Beck explained that he had a call from the SCV Georgia Division Commander Jack Bridwell (of Moultrie, GA) seeking help to locate and mark the grave of George R. Asbell which was being sought by descendants. Ed Brown had located the family cemetery on his property some years earlier and it came to the attention of local genealogists. Beck ordered and placed a granite marker recognizing Asbell’s Confederate service and unit. Russ Huffman, Commander of Jeffersonville’s Clinch’s Cavalry Camp 2084, arranged to get descendants including a granddaughter and a grandson, George W. Asbell, 82, of Meldrim to the dedication ceremony along with a number of their family members. George W. Asbell is a member of the Savannah Militia Camp 1657.
Members of the Sons of Confederate Veterans from Camps in Eastman, Jeffersonville, Cochran, Macon, Savannah and Warner Robins were present for the ceremony including a number in re-enactor’s uniforms. After a rifle volley salute was fired, the Confederate flag on the grave was formally folded and presented to George W. Asbell with grateful remembrance for countrymen whose principles and memory will live forever.
For the benefit of guests, Scroggins explained and read “The Charge” as SCV’s founding creed and noted the expressed concern for truth in history.
“The headlines from Texas this week show us that the battle to defend the truth in history text books continues until this day. The revisionists continue to try to paint Confederates as ‘traitors’ and suggest that the war as solely over slavery. The truth is very different. The principle that ‘governments derive their just powers from the consent of the governed’ was as true in 1860 as it was in 1776. The founding principles which justified the colonies’ secession from the British empire are the same principles that justified the secession of the southern states in 1860-61.”
Everyone knows the proverb that history is written by the victors. Scroggins quoted Confederate General Patrick R. Cleburne from his warning to southerners during the war:
“In addition to fighting to defend founding principles, the southern soldier was fighting for plain old self-defense,” Scroggins said. “Our duty is to see that true history is presented to future generations.”
George R. Asbell, his three Asbell brothers (Andrew, John, Stephen) and the other Georgia men serving in the 48th Georgia Regiment served in all the major battles as part of Longstreet’s Corps in Lee’s Army of Northern Virginia. The regiment was formed March 22, 1862 and after a brief assignment near Charleston, S.C., they spent the remainder of the war in northern Virginia until the surrender at Appomattox Court House April 9, 1865. The notable exceptions were when Lee’s army ventured into Maryland (Sharpsburg) and Pennsylvania (Gettysburg).
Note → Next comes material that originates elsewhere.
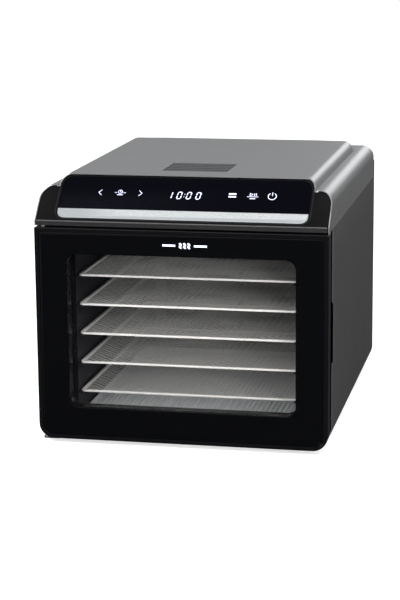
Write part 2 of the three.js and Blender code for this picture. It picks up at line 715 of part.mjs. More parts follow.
function addShell(parent) {
  addMesh(parent, 'hood', hoodGeometry(), MATERIALS.hoodMetal);
  addMesh(parent, 'right_side_panel', sidePanelGeometry(true), MATERIALS.panelPaint);
  addMesh(parent, 'left_side_panel', mirrored(sidePanelGeometry(false)), MATERIALS.panelPaint);
  addMesh(parent, 'base_pan', basePanGeometry(), MATERIALS.darkSteel);
  addMesh(parent, 'rear_cover', rearCoverGeometry(), MATERIALS.blackPlastic);
  addMesh(parent, 'mains_inlet', mainsInletGeometry(), MATERIALS.blackPlastic);
  addMesh(parent, 'vent_grille', ventGrilleGeometry(), MATERIALS.blackPlastic);
  addMesh(parent, 'exhaust_duct', exhaustDuctGeometry(), MATERIALS.steel);
  const screw = screwGeometry();
  for (const [side, sign] of [['right', 1], ['left', -1]]) {
    rearScrewPlaces().forEach(([x, z], index) => {
      const mesh = addMesh(parent, `rear_screw_${side}_${index + 1}`, screw, MATERIALS.darkSteel);
      mesh.position.set(sign * x, REAR - FIT_GAP, z);
    });
  }
}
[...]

George R. Asbell was wounded at the Battle of Chancellorsville (VA) May 3rd, 1863 a battle that was depicted in the movie Gods and Generals. The 48th Georgia, starting with roughly 1000 men in 1862, surrendered at Appomattox with 193 men and 13 officers. On average across the South, one in five men of military age (20%) did not survive the war.
Before the war, George R. Asbell was married to Elizabeth Jane Vaughn (born Feb. 16, 1845) on Dec. 13, 1860. They had five children together before Elizabeth died March 18, 1876 of pneumonia.
Soon thereafter, George R. Asbell married Georgia Ann Davis [b. 2/27/1860 – d. 1/2/1940 ] who was 20 years his junior and they had 12 children. Georgia Ann Davis Asbell is buried in the Mt. Zion Baptist Church cemetery in Twiggs County. Two of their daughters, Inez Elizabeth Asbell Lee and Georgia Asbell Waters are buried in the Lee Family Cemetery in Twiggs County. George R. Asbell was a school teacher for some years in Twiggs County. He was a member of the Mt. Zion Baptist Church and the Masonic Lodge in Jeffersonville. Born March 24, 1840, he died Aug. 11, 1906.